Green Alliance has issued a string of policy recommendations for creating a “green and resilient” Covid-19 recovery package, which, if enacted in full, could close the £14.1bn annual investment gap between current levels of finance and those needed to meet net-zero by 2050.
The think-tank’s ‘Blueprint for a Resilient Economy’ briefings warn that the Government will fail to meet its 2050 net-zero target and to create a national economy that is resilient to future systems shocks unless it transforms its processes for investing in infrastructure.
Since 2017, the briefings state, the Government has invested more than £9bn in high-carbon transport infrastructure. A further £8bn of procurements in roads, airports and shipping is also earmarked for this Parliament, with no “green strings” currently attached. This second figure is likely a conservative estimate, given that Ministers have not published specific information on all projects due to begin after 2021.
When buildings, nature and heavy industry are added to the mix, the UK Government’s annual spending is currently £14.1bn below the levels needed to meet short, mid and long-term climate targets, Green Alliance warns.
In order to change this trend while dealing with the economic fallout of the Covid-19 pandemic, Green Alliance concludes that departments across Whitehall must collaborate to strengthen digital infrastructure, improve energy efficiency in both the domestic and business spheres, bring more renewable energy generation and supporting infrastructure online, increase investment in low-carbon transport and bolster policies around nature restoration.
As an overarching requirement for all of these sectors, the briefing urges, the Government should publish the National Infrastructure Strategy “without delay”. The Strategy was due to be published in March, alongside the 2020 Budget. The Treasury claimed that the delays would allow civil servants to ensure that the framework is net-zero compatible but, given the long life-cycle of major projects, green groups have voiced concerns that any significant delay could undermine that aim.

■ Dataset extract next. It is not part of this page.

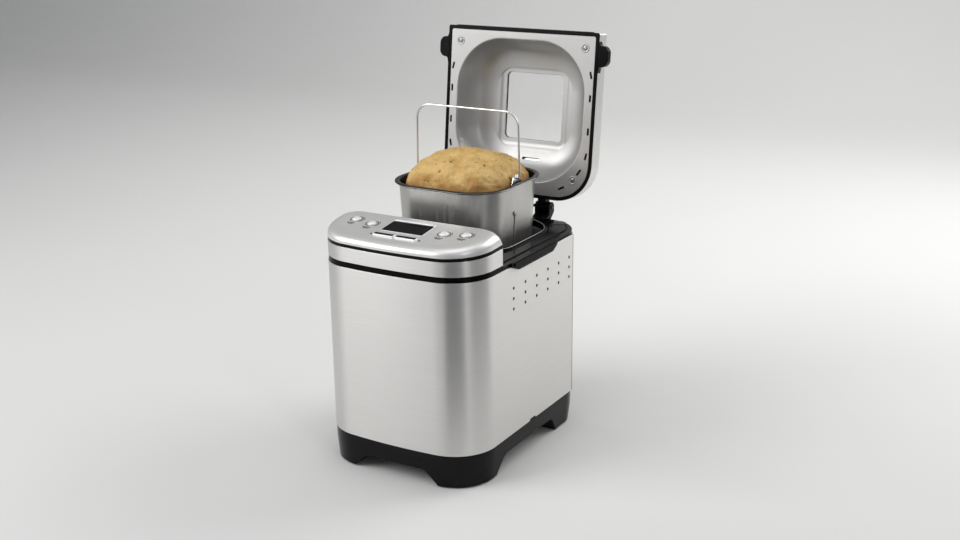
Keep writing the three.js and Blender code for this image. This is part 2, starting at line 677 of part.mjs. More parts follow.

Green Alliance is also calling for all aspects of the recovery package to be “stress-tested” against net-zero requirements – a process which could be undertaken by the Committee on Climate Change and the Office for Budget Responsibility. A survey of the members of the UK’s Climate Assembly, who were chosen to resemble the national population in terms of both social demographics and views on environmental issues, found that almost eight in ten want net-zero alignment embedded in all facets of the upcoming Covid-19 recovery package.
On energy efficiency, the briefing recommends that £300m is earmarked for a pipeline of “deep” retrofit projects for social housing – enough to account for 40,000 properties. Domestic suppliers should be contracted to complete this work wherever possible, in order to ensure maximum benefits for the national economy. A further £1bn should be allocated by central Government, the devolved Governments and local authorities for energy efficiency improvements in homes, and be backed by a further £3.5bn from the private sector.
Such investments should be complemented with VAT breaks for renovations and a mandate for all building operators to disclose in-use energy performance publicly. Stronger policies for digital infrastructure could support these aims.
On renewable energy, the briefing states that “a more strategic approach” is needed to ensure that, as generation capacity grows, so does supporting infrastructure. Teams working on the electricity sector’s decarbonisation should collaborate more closely with those working across heat, transport and heavy industry. While noting the UK’s success in bringing large-scale projects online, Green Alliance warns that more must now be done to support community energy projects and assets which allow for greater flexibility. On the latter, 5.5GW of energy storage capacity should be installed within a decade.
The briefing notably cites previous research by National Grid, which concluded that 117,000 new jobs could be created and hundreds of thousands more safeguarded if the UK Government implements holistic plans for a net-zero energy system.
“Investment in infrastructure that is both aligned with the UK’s net-zero emissions goal and delivers wider environmental benefits provides more and faster economic and social benefits than higher carbon alternatives, helping to get people back to work in the short term and building low-carbon capacity into the long-term,” the briefing summarises. “Public and private finance should be mobilised to create the building blocks for a resilient and green future.”
On this point, recent research from McKinsey concluded that for every $10m (£8m) invested by a Government in energy efficiency, 77 jobs could be created. For investment in renewable generation technologies, the figure stands at 75 jobs. In comparison, funnelling $10m into fossil fuels would create just 27 jobs.
Boris Johnson is expected to lay out the fundamentals of the UK’s Covid-19 recovery package in the coming days. Meetings to debate and confirm the specifics will then begin in July.
The Environmental Audit Committee (EAC) has just launched a fresh inquiry into the measures which should be included in the package to ensure that it is truly “green”. The Committee will scrutinise the impacts of specific funding pots and policies unveiled in the plan in the future.